The final rule provides an exception from disqualification when the issuer can show that it did not know, and in the exercise of reasonable care, could not have known that a covered person with a disqualifying event participated in the offering. Such exception preserves the intended benefits of Rule 506 by reducing the risk that issuers could lose the benefit of a Rule 506 exemption as a result of disqualifications they did not know about.
Also note that the new disqualification provisions only apply to “disqualifying events” that occur after the effective date of the new rule. Any pre-existing matters that would otherwise be disqualifying are subject to mandatory disclosure to investors.
Currently, issuers may seek waivers of disqualification under Regulation A if the issuer shows good cause. The new rule carries over the current waiver provisions of Regulation A. Further, the new rule allows the SEC to grant a waiver from disqualification if, before the Rule 506 offering is made, the court or regulatory authority that entered the relevant order, judgment or decree advises in writing that disqualification should not arise as a consequence of such order, judgment or decree.
Amendments to Form D Pursuant to Rule 506(d)

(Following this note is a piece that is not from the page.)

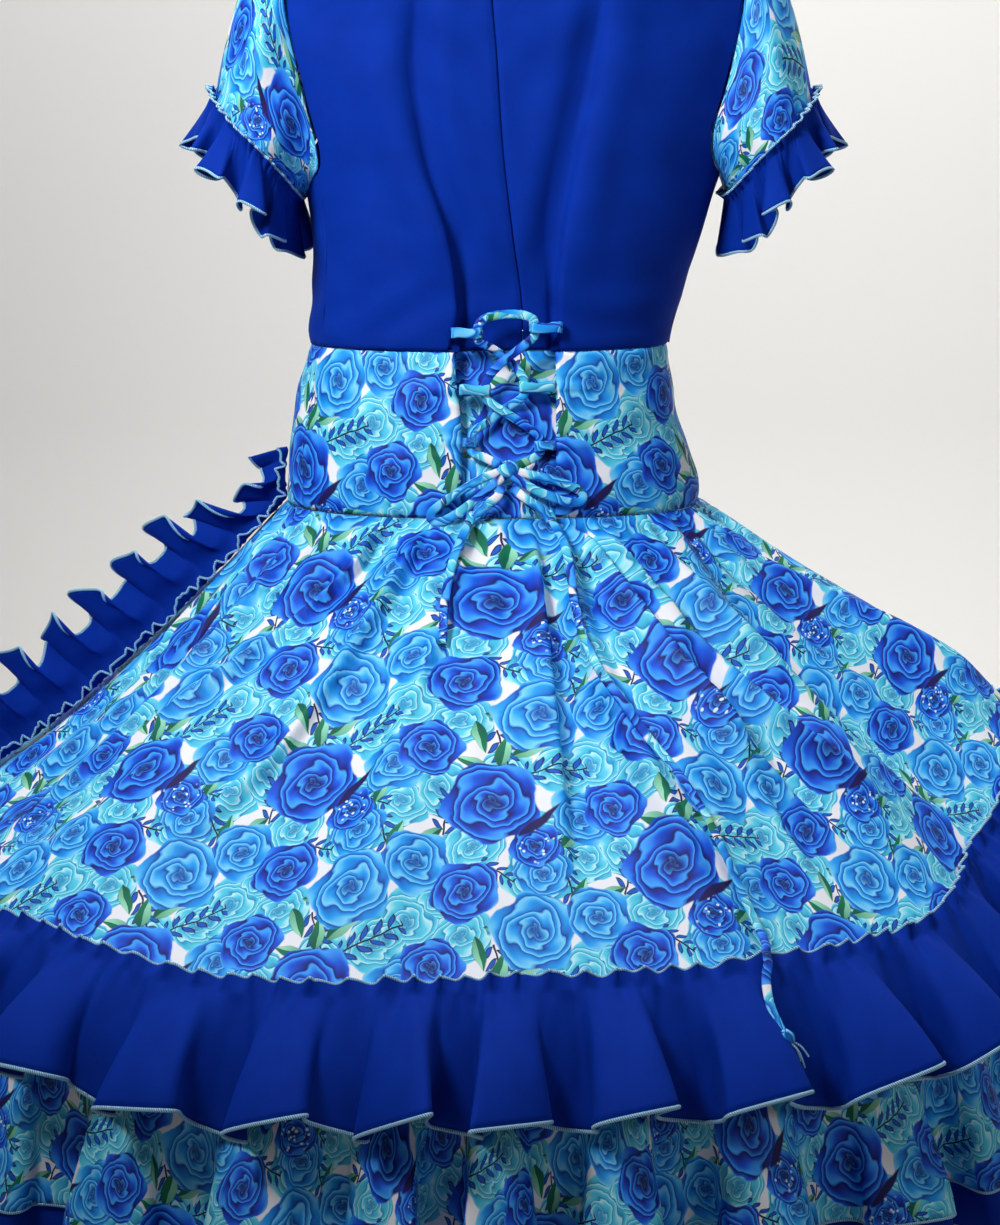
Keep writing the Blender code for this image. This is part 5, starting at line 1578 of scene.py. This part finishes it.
class Dress:
    """Builds every piece of the dress on the frame."""

    def __init__(self, tailor: Tailor) -> None:
        """Takes the tailor that makes the pieces."""
        self.tailor = tailor

    def build(self) -> None:
        """Builds the dress from the shoulders down."""
        self._bodice()
        self._yoke()
        self._skirt()
        self._sleeves()
        self._lacing()

    def _bodice(self) -> None:
        """The two back halves and the front."""
        panels = (
            ("back", "_left", Bodice.back(-1.0), 0.205),
            ("back", "_right", Bodice.back(1.0), 0.245),
            ("front", "", Bodice.front(), 0.5),
        )
        for part, side, mesh, width in panels:
            cut, nodes = Cut(width, BODICE_LENGTH, Held.STRETCHED), [f"{part}_bodice{side}"]
            self.tailor.cloth(f"bodice_{part}{side}", mesh, Finish.CREPE, cut, nodes)

    def _yoke(self) -> None:
        """The three panels round the hips and the sunk strip."""
        front = (RIGHT_SEAM + SIDE_GAP, LEFT_SEAM + 360.0 - SIDE_GAP)
        panels = (
            ("back_left", Yoke.panel(LEFT_SEAM, "left_x", 46), 0.14),
            ("back_right", Yoke.panel("right_x", RIGHT_SEAM, 46), 0.18),
            ("front", Yoke.panel(*front, 100), 0.48),
            ("centre", Yoke.centre(), 0.088),
        )
        for name, mesh, width in panels:
            cut = Cut(width, YOKE_LENGTH, Held.STRETCHED)
            self.tailor.cloth(f"hip_yoke_{name}", mesh, Finish.PRINT, cut, [f"yoke_{name}"])

    def _skirt(self) -> None:
        """The skirt, its ruffles and flounces, and their edge threads."""
        tailor = self.tailor
        held, heading = Held.GATHERED, RUFFLE_HEADING + RUFFLE_DEPTH
        hem, side_length = FLOUNCE_DEPTH / 3.0 + HEM_SHOWS, SIDE_HEADING + SIDE_CUT
        ruffle, flounce, under = Ruffles.ring(), Ruffles.flounce(), Ruffles.under_flounce()
        pieces = (
            ("full_skirt", Skirt.mesh(), Finish.PRINT, Skirt.cut(), "skirt"),
            ("ring_ruffle", ruffle, Finish.CREPE, Cut(4.6, heading, held), "ruffle"),
            ("print_flounce", flounce, Finish.PRINT, Cut(4.4, FLOUNCE_DEPTH, held), "flounce"),
            ("plain_under_flounce", under, Finish.CREPE, Cut(5.4, hem, held), "hem_flounce"),
        )
        for name, mesh, finish, cut, kind in pieces:
            tailor.cloth(name, mesh, finish, cut, [f"{kind}_{q}" for q in QUARTERS], welded=True)
        tailor.edging("ring_ruffle_heading_thread", ruffle, 0)
        tailor.edging("ring_ruffle_hem_thread", ruffle, -1, 0.0016)
        tailor.edging("print_flounce_hem_thread", flounce, -1, 0.0012)
        tailor.edging("under_flounce_hem_thread", under, -1, 0.0016)
        side = Ruffles.side()
        cut = Cut(0.86, side_length, held)
        tailor.cloth("left_side_ruffle", side, Finish.CREPE, cut, ["side_ruffle"])
        tailor.edging("side_ruffle_heading_thread", side, 0)
        tailor.edging("side_ruffle_hem_thread", side, -1, 0.0014)

    def _sleeves(self) -> None:
        """Each sleeve, its ruffle and the ruffle's edge threads."""
        tailor = self.tailor
        for sign, side in ((-1.0, "left"), (1.0, "right")):
            sleeve, name = Sleeve(sign), f"short_sleeve_{side}"
            mesh, ruffle = sleeve.mesh(), sleeve.ruffle()
            cut = Cut(0.4, 0.15, Held.HUNG, 0.042)
            tailor.cloth(name, mesh, Finish.PRINT, cut, [f"sleeve_{side}"], welded=True)
            name, cut = f"{name}_ruffle", Cut(0.74, SLEEVE_HEADING + SLEEVE_DEPTH, Held.GATHERED)
            tailor.cloth(name, ruffle, Finish.CREPE, cut, [f"sleeve_ruffle_{side}"], welded=True)
            tailor.edging(f"{name}_heading_thread", ruffle, 0, 0.0011)
            tailor.edging(f"{name}_hem_thread", ruffle, -1, 0.0013)

    def _band(self, name: str, stops: Sequence, node: str) -> None:
        """A stretch of the flat print lace."""
        line = Lacing.smoothed(stops)
        facing = np.broadcast_to(BACKWARDS, line.shape)
        piece = self.tailor.tube(name, line, facing, Finish.PRINT, Lacing.LACE_HALF, 12)
        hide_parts(node)

    def _knot(
        self, name: str, size: Sequence[float], place: Sequence[float], node: str
    ) -> bpy.types.Object:
        """A knot of the lace at a place."""
        mesh = Lacing.knot(size)
        moved = Mesh(mesh.points + np.array(place), mesh.flat)
        piece = self.tailor.surface(name, moved, Finish.PRINT, welded=True)
        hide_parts(node)
        return piece

    def _lacing(self) -> None:
        """The tabs, the lace with its bow, and the tails."""
        for tab in Lacing.TABS:
            name = f"lace_tab_{tab.side}_{tab.number}"
            piece = self.tailor.surface(name, Lacing.tab(tab), Finish.PRINT, welded=True)
            self.tailor.thicken(piece, TAB_CLOTH)
            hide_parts(f"tab_{tab.side}_{tab.number}")
        self._band("lacing", Lacing.LACE, "lace")
        self._band("bow_left", Lacing.LOOP_LEFT, "bow_loop_left")
        self._band("bow_right", Lacing.LOOP_RIGHT, "bow_loop_right")
        self._knot("bow_centre", (0.008, 0.006, 0.0072), Lacing.KNOT, "bow_knot")
        end, _ = Lacing.on_cloth(Lacing.END_KNOT)
        knot = self._knot("tail_end", (0.0058, 0.0052, 0.007), end[0], "tail_knot")
        self._tail("short_tail", Lacing.SHORT_TAIL, "tail_short")
        frays = self._frays(end[0])
        self._tail("long_tail", Lacing.LONG_TAIL, "tail_long")

    def _tail(self, name: str, stops: Sequence, node: str) -> None:
        """A tail of the lace that hangs over the cloth."""
        dense = Lacing.smoothed(stops, 0.02)
        share = np.linspace(0.0, 1.0, len(dense))
        dense[:, 2] += Lacing.TAIL_LIFT * ease(share / 0.12) * ease((1.0 - share) / 0.12)
        point, normal = Lacing.on_cloth(dense)
        both = Lacing.smoothed(np.concatenate([point, normal], axis=1))
        line, facing = both[:, :3], unit(both[:, 3:])
        piece = self.tailor.tube(name, line, facing, Finish.PRINT, Lacing.LACE_HALF, 12)
        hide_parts(node)

    def _frays(self, place: Grid) -> list[bpy.types.Object]:
        """The loose threads below the end knot."""
        made = []
        for index, (x, y, z) in enumerate(Lacing.FRAYS):
            middle = place + np.array((x * 0.5 + 0.002, y, z * 0.4))
            line = Lacing.smoothed([place, middle, place + np.array((x, y, z))])
            facing, name = np.broadcast_to(BACKWARDS, line.shape), f"tail_fray_{index + 1}"
            made.append(self.tailor.tube(name, line, facing, Finish.THREAD, Lacing.FRAY_HALF))
        return made


class Studio:
    """A pale seamless backdrop, soft lights and the camera."""

    @staticmethod
    def _backdrop() -> None:
        """A sweep of pale paper under and behind the dress."""
        material = bpy.data.materials.new("backdrop paper")
        material.use_nodes = True
        shader = material.node_tree.nodes["Principled BSDF"]
        shader.inputs["Base Color"].default_value = srgb(246, 244, 240)
        shader.inputs["Roughness"].default_value = 0.95
        shader.inputs["Specular IOR Level"].default_value = 0.1
        sweep = bmesh.new()
        steps = [(-5.0, -1.8), (0.8, -1.8)]
        steps += [(0.8 + 1.2 * math.sin(t), -0.6 - 1.2 * math.cos(t)) for t in np.linspace(0.1, 1.5, 15)]
        steps += [(2.0, 5.0)]
        line = [sweep.verts.new((-7.0, y, z)) for y, z in steps]
        edges = [sweep.edges.new(pair) for pair in zip(line, line[1:])]
        made = bmesh.ops.extrude_edge_only(sweep, edges=edges)["geom"]
        across = [item for item in made if isinstance(item, bmesh.types.BMVert)]
        bmesh.ops.translate(sweep, verts=across, vec=(14.0, 0.0, 0.0))
        data = bpy.data.meshes.new("backdrop")
        sweep.to_mesh(data)
        sweep.free()
        data.shade_smooth()
        data.materials.append(material)
        backdrop = bpy.data.objects.new("backdrop", data)
        bpy.context.scene.collection.objects.link(backdrop)

    @staticmethod
    def _light(
        name: str, place: Sequence[float], aim: Sequence[float], size: float, watts: float, spread: float
    ) -> None:
        """A round soft light that points at a place; its spread is in degrees."""
        data = bpy.data.lights.new(name, "AREA")
        data.shape = "DISK"
        data.size = size
        data.energy = watts
        data.spread = math.radians(spread)
        light = bpy.data.objects.new(name, data)
        light.location = place
        light.rotation_euler = (Vector(aim) - Vector(place)).to_track_quat("-Z", "Y").to_euler()
        bpy.context.scene.collection.objects.link(light)

    @classmethod
    def build(cls) -> None:
        """Sets up the studio and makes its camera the scene's."""
        cls._backdrop()
        cls._light("key", (-1.0, -1.32, 0.82), (-0.02, 0.0, -0.28), 0.55, 6.2, 62.0)
        cls._light("fill", (1.7, -1.6, 0.5), (0.05, 0.0, -0.2), 1.2, 2.2, 80.0)
        cls._light("top", (-0.5, 0.2, 1.6), (0.1, -0.2, -0.5), 0.8, 2.6, 90.0)
        cls._light("backdrop", (0.3, 0.7, 1.9), (0.2, 2.0, -0.2), 1.6, 66.0, 170.0)
        world = bpy.data.worlds.new("studio air")
        world.use_nodes = True
        world.node_tree.nodes["Background"].inputs["Color"].default_value = srgb(226, 226, 226)
        world.node_tree.nodes["Background"].inputs["Strength"].default_value = 0.11
        bpy.context.scene.world = world
        data = bpy.data.cameras.new("camera")
        data.lens = 88.0
        camera = bpy.data.objects.new("camera", data)
        camera.location = (-0.0113, -2.5, -0.18)
        camera.rotation_euler = (math.radians(79.8), 0.0, 0.0)
        bpy.context.scene.collection.objects.link(camera)
        scene = bpy.context.scene
        scene.camera = camera
        scene.view_settings.view_transform = "Standard"


def main() -> None:
    """Builds the scene: the dress on the imported solids, and the studio."""
    logging.basicConfig(level=logging.INFO, format="%(name)s: %(message)s")
    for item in list(bpy.data.objects):
        bpy.data.objects.remove(item, do_unlink=True)
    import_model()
    Dress(Tailor(Materials())).build()
    Studio.build()
    bpy.context.view_layer.update()


if __name__ == "__main__":
    main()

Pursuant to new Rule 506(d), the signature block of Form D will contain a certification whereby issuers claiming a Rule 506 exemption will confirm that the offering is not disqualified from reliance on Rule 506 for one of the reasons stated in Rule 506(d).
Proposed Amendments to Private Offering Rules
On the same date that the SEC adopted new Rule 506(d) and its related amendments to Form D described above in this alert, the SEC also adopted final rules to eliminate the long-standing prohibition on general solicitation in connection with private securities offerings under Rule 506 and Securities Act Rule 144A. View the companion release by clicking here. Due to the lifting of the ban on general solicitation, the SEC has issued a proposal for a number of amendments to Regulation D, Form D and Rule 156 of the Securities Act. These proposed amendments are intended to enhance the SEC’s ability to assess developments in the private placement market in light of the new rules. The proposed rules would improve the SEC’s ability to understand and evaluate the Rule 506 market and would address numerous concerns raised by investors.
With regards to Form D and Regulation D, the SEC proposes the following:
- Amending Rule 503 to require the filing of an advance notice of sale 15 days before the use of general solicitation pursuant to Rule 506(c) and within 30 days after the conclusion of an offering;
- Amending Form D to require additional information about the issuer and the offering, including identification of the issuer’s website, the offered securities, the types of investors, the use of the proceeds, the types of general solicitation used and the methods used to verify accredited investor status;
- Amending Rule 507 to disqualify an issuer from using Rule 506 for one year in any new offering if the issuer (or any predecessor or affiliate) failed to file a Form D in a Rule 506 offering in the past;
- Issuing new Rule 509 requiring certain legends and disclosures in written general solicitation materials used in a Rule 506(c) offering;
- Issuing Rule 510T to require issuers, on a temporary basis, to submit any written general solicitation materials to the SEC; and
- Amending Rule 156 to extend guidance about misleading statements in sales literature by a registered investment company to private funds whether or not engaged in general solicitation activities.
The proposal is subject to a 60-day public comment period beginning on the date after the proposal is published in the Federal Register.